In some cases, assist activity remains steady even as last-click sessions shift. That’s usually a sign that visibility is still playing a role, even if traffic patterns aren’t consistent.

Manual Checks

Reporting only shows part of the picture. Sometimes it helps to think like your ideal website visitor and look at search results from their point of view. An incognito search for a few priority keywords can show you things GA4 and Search Console won’t, like whether AI results are appearing in the SERP, where your brand shows up, and how competitors are being presented.
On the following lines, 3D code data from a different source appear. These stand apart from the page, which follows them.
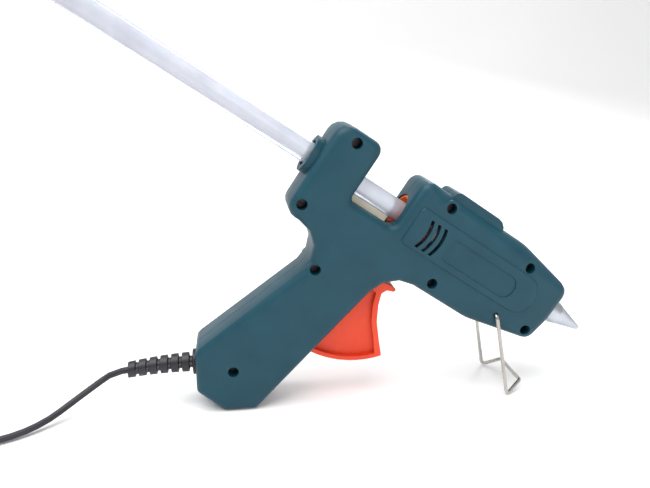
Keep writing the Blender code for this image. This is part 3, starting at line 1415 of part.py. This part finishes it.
clear_scene()
PARTS = make_collection("Hot glue applicator")
CUTTERS = make_collection("Cutters")
GUN = bpy.data.objects.new("gun_frame", None)
PARTS.objects.link(GUN)
place_gun()

TEAL = make_material("teal shell", (0.022, 0.075, 0.095), 0.42)
RED = make_material("red trigger", (0.62, 0.055, 0.022), 0.4)
ORANGE = make_material("orange sleeve", (0.85, 0.16, 0.035), 0.5)
IVORY = make_material("ivory nylon", (0.62, 0.57, 0.45), 0.45)
STEEL = make_material("bright steel", (0.62, 0.61, 0.58), 0.3, 1.0)
SCREW_STEEL = make_material("dark screw", (0.06, 0.06, 0.065), 0.4, 1.0)
ALLOY = make_material("cast alloy", (0.5, 0.51, 0.53), 0.45, 1.0)
NOZZLE_METAL = make_material("nozzle metal", (0.45, 0.47, 0.5), 0.35, 0.9)
GLUE = make_material("clear glue", (0.62, 0.67, 0.74), 0.3)
BLACK = make_material("black rubber", (0.015, 0.016, 0.02), 0.5)
CERAMIC = make_material("ceramic", (0.7, 0.68, 0.64), 0.7)
BROWN = make_material("brown lead", (0.16, 0.06, 0.025), 0.5)
BLUE = make_material("blue lead", (0.03, 0.08, 0.35), 0.5)

SHARED_CUTS = shared_cuts()
make_shell("right_shell", -1, TEAL)
make_shell("left_shell", 1, TEAL)
make_screws(SCREW_STEEL)
make_sleeve(ORANGE)
make_chamber(ALLOY)
make_heater(CERAMIC, STEEL)
make_sleeve_clamp(STEEL)
make_front_bush(BLACK)
make_nozzle(NOZZLE_METAL)
make_stick(GLUE)
make_carriage(IVORY, STEEL, STEEL)
make_trigger(RED, STEEL)
make_spring(STEEL)
make_stand(STEEL)
RELIEF, RELIEF_END, RELIEF_BEFORE = make_relief(BLACK)
make_clamp(IVORY, SCREW_STEEL)
make_leads((BROWN, BLUE))
bpy.context.view_layer.update()
make_cord(GUN.matrix_world @ Vector(RELIEF_END), GUN.matrix_world @ Vector(RELIEF_BEFORE), BLACK)
make_tie(BLACK)
make_plug(BLACK, STEEL)
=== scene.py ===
"""Looks for the hot glue applicator: camera, cord, strain relief, cord tie, materials, floor and light.

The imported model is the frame. Every length is in metres, in the model's own frame: +X towards the nozzle,
+Y to the applicator's left, +Z up, with the ground at zero.
"""

import json
import math

import bpy
from mathutils import Matrix, Vector


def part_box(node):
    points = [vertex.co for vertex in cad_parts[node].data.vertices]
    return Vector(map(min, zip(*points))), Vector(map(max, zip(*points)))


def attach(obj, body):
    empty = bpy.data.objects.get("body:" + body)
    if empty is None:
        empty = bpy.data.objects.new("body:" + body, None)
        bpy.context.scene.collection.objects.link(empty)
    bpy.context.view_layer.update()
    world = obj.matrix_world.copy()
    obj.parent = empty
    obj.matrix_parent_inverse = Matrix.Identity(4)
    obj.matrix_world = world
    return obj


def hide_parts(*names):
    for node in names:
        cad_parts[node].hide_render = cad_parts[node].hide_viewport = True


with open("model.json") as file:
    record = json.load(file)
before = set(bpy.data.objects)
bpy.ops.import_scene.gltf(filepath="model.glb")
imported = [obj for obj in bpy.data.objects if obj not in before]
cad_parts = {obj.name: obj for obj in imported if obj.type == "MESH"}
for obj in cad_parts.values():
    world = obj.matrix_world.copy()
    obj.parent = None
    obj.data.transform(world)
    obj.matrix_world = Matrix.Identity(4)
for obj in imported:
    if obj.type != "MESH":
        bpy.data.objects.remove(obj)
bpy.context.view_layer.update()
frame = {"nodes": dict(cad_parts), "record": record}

# Camera, as the photograph was taken
CAMERA_PLACE = (-0.04227, -0.3173, 0.1752)
CAMERA_RIGHT = (0.9903, -0.1392, 0.0)
CAMERA_LOOK = (0.1338, 0.9519, -0.2756)
LENS_MM = 36
SENSOR_MM = 36

# Cord: the same route as its solids have
CORD_RADIUS = 0.0018
CORD_ROUTE = (
    (-0.1105, 0.0009, 0.0166),
    (-0.1222, -0.0045, 0.0104),
    (-0.1295, -0.0095, 0.0068),
    (-0.1375, -0.0165, 0.0037),
    (-0.1470, -0.0240, 0.0022),
    (-0.1580, -0.0295, 0.0018),
    (-0.1690, -0.0317, 0.0018),
    (-0.1850, -0.0317, 0.0018),
)
COIL_CENTRE = (-0.2010, -0.0037)
COIL_MEAN_RADIUS = 0.0230
COIL_PITCH = 0.0050
COIL_LAYERS = 4
COIL_LAYER_RISE = 0.0042
COIL_TURNS = 8
COIL_TURN_POINTS = 48
COIL_BASE = 0.0032
TAIL_ROUTE = (
    (-0.2125, -0.0319, 0.0156),
    (-0.2225, -0.0308, 0.0138),
    (-0.2325, -0.0275, 0.0108),
    (-0.2415, -0.0232, 0.0083),
)
PLUG_REAR = (-0.2557, -0.0195, 0.0068)
ROUTE_SPACING = 0.0050
GROOVE_DEPTH = 0.00045
GROOVE_HALF_ANGLE = math.radians(24)
PROFILE_POINTS = 28

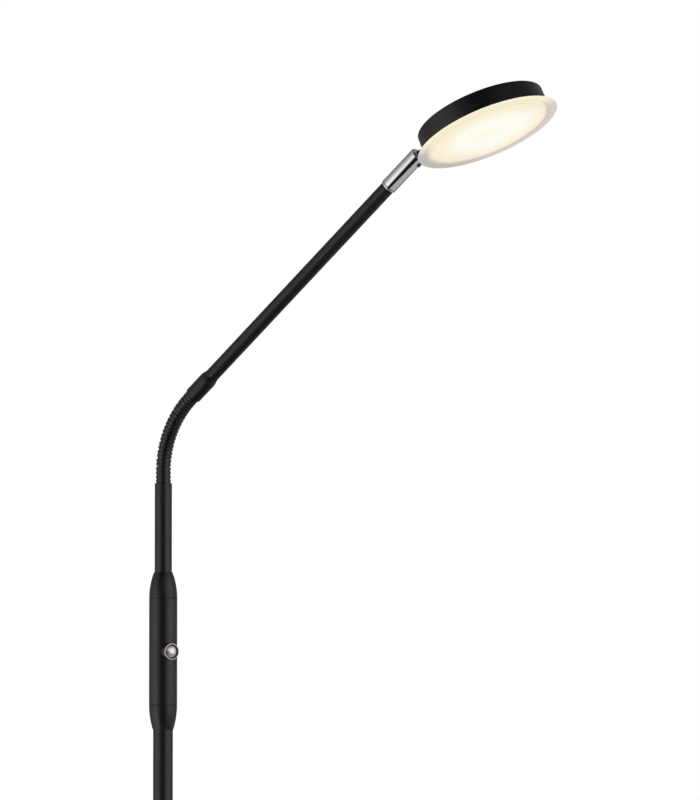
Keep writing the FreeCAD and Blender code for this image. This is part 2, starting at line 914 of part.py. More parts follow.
doc.recompute()
for item in doc.Objects:
    if "Invalid" in item.State or "Error" in item.State:
        raise RuntimeError("%s: %s" % (item.Label, item.State))
for part in parts:
    if part.Shape.isNull() or not part.Shape.isValid():
        raise RuntimeError("%s has no valid shape" % part.Label)

os.makedirs("parts", exist_ok=True)
for part in parts:
    part.Shape.exportStep("parts/%s.step" % part.Label)
print(len(parts), "parts")
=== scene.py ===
import json
import math

import bpy
from mathutils import Matrix, Vector


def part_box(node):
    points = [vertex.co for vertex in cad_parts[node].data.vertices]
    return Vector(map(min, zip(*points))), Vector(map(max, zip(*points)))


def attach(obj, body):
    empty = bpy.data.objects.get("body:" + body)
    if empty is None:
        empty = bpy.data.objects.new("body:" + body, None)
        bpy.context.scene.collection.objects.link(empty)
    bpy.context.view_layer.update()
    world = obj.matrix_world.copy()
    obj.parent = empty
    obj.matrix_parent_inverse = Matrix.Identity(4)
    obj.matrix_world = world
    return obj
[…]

You can’t isolate “AI exposure” as a clean metric inside GA4. What you can do is look at how things are starting to move. Visibility may shift without the same change in sessions, and user behavior can look a little different once they arrive. That kind of context tends to be more useful than trying to tie everything back to a single metric.

When you start looking at your data through the lens of discovery, AI and search visibility become a lot easier to interpret, even without adding new tools.

Rethinking What Visibility Looks Like

Search isn’t disappearing, but the way people find and evaluate information is shifting.

GA4 still shows what happens after someone arrives on your site. What it doesn’t show as clearly is everything that led up to that visit, especially as AI plays a larger role in how results are presented and compared.

When reporting is centered only on sessions, it can miss part of that picture. Interpreting performance now requires a slightly different lens, one that accounts for how visibility builds before the click, not just what happens after.